The Foreign Market Development Program, also known as the Cooperator Program, aids in the creation, expansion, and maintenance of long-term export markets for U.S. agricultural products. The program enlists private sector involvement and resources in coordinated efforts to promote U.S. products to foreign importers and consumers around the world. CCC funds are used to partially reimburse cooperators conducting approved overseas promotion activities.

In addition, as part of U.S. food-aid programs, USDA and USAID provide food aid overseas through the P.L. 480 program, the Section 416 program, and the Food for Progress (FFP) program. Food-aid sales, however, account for a very small portion of U.S. feed grain exports.

Ethanol Policy

Fuel ethanol (ethyl alcohol denatured with gasoline) can be used as a gasoline additive to reduce the carbon monoxide content of engine exhaust and to increase gasoline's octane rating, which reduces engine knock. Ethanol is made by fermenting and distilling simple sugars. Corn is the primary feedstuff used to produce ethanol; however, other grains (especially sorghum) are also important.

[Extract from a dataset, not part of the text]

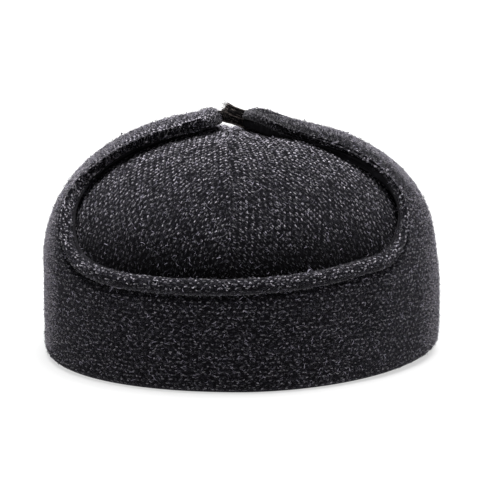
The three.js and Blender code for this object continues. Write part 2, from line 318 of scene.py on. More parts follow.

Policy incentives underlie the interest in ethanol. The Energy Policy Act of 2005 (P.L. 109-58) established a renewable fuels standard (RFS), which mandated the use of renewable fuels in gasoline. The U.S. Government blender tax credit, various State production subsidies, and some States' required use of fuel alcohol, as well as the cost and availability of substitute fuel additives, affect the amount of ethanol used.

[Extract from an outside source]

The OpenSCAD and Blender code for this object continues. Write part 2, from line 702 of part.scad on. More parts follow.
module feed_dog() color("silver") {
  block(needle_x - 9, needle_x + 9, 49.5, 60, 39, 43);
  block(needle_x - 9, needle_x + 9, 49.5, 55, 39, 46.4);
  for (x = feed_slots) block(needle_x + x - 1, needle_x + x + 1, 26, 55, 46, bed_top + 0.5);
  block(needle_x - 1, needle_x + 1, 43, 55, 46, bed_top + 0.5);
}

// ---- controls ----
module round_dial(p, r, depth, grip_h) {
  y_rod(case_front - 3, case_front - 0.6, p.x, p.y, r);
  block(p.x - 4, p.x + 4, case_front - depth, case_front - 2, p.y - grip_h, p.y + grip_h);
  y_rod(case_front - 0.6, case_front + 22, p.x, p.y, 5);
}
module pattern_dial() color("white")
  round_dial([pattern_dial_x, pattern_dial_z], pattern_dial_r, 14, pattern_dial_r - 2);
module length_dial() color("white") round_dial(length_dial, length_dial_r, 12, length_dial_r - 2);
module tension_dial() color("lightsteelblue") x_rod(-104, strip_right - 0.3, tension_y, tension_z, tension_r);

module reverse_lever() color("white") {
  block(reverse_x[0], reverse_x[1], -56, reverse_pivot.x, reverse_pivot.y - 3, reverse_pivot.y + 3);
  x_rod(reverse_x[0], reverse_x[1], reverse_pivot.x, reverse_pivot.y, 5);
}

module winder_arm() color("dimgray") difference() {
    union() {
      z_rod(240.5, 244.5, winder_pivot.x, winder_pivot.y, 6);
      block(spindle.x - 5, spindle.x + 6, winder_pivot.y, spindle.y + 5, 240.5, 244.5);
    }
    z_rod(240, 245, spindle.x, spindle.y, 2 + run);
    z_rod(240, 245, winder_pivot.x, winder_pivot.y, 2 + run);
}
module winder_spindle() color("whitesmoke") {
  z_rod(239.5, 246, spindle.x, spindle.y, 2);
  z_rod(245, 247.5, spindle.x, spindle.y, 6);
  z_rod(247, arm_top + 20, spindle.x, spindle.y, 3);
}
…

The Energy Independence and Security Act of 2007 (P.L. 110-140) required the use of 9.0 billion gallons of renewable fuels in 2008, increasing each year until use reaches 36 billion gallons in 2022. In addition, the Act requires that an increasing share of the mandate be met with advanced biofuels, which are biofuels produced from feedstocks other than corn starch (and with 50 percent lower-lifecycle greenhouse gas emissions than petroleum fuels). Potential advanced biofuels include ethanol from cellulosic material (such as perennial grasses and municipal solid waste), ethanol from sugarcane, and diesel fuel substitutes produced from a variety of feedstocks.

Corn used for fuel alcohol production increased from less than 1 percent of total U.S. domestic corn use in 1980/81 to almost 25 percent of total U.S. domestic corn use in 2007/08. This large and rapid expansion of U.S. ethanol production affects virtually every aspect of the field crops sector, ranging from domestic demand and exports to prices and the allocation of acreage among crops. Many aspects of the livestock sector are affected too. As a consequence of these commodity market impacts, farm income, government payments, and food prices also change. Adjustments in the agricultural sector are already underway and will continue for many years as interest grows in renewable sources of energy to lessen dependence on foreign oil.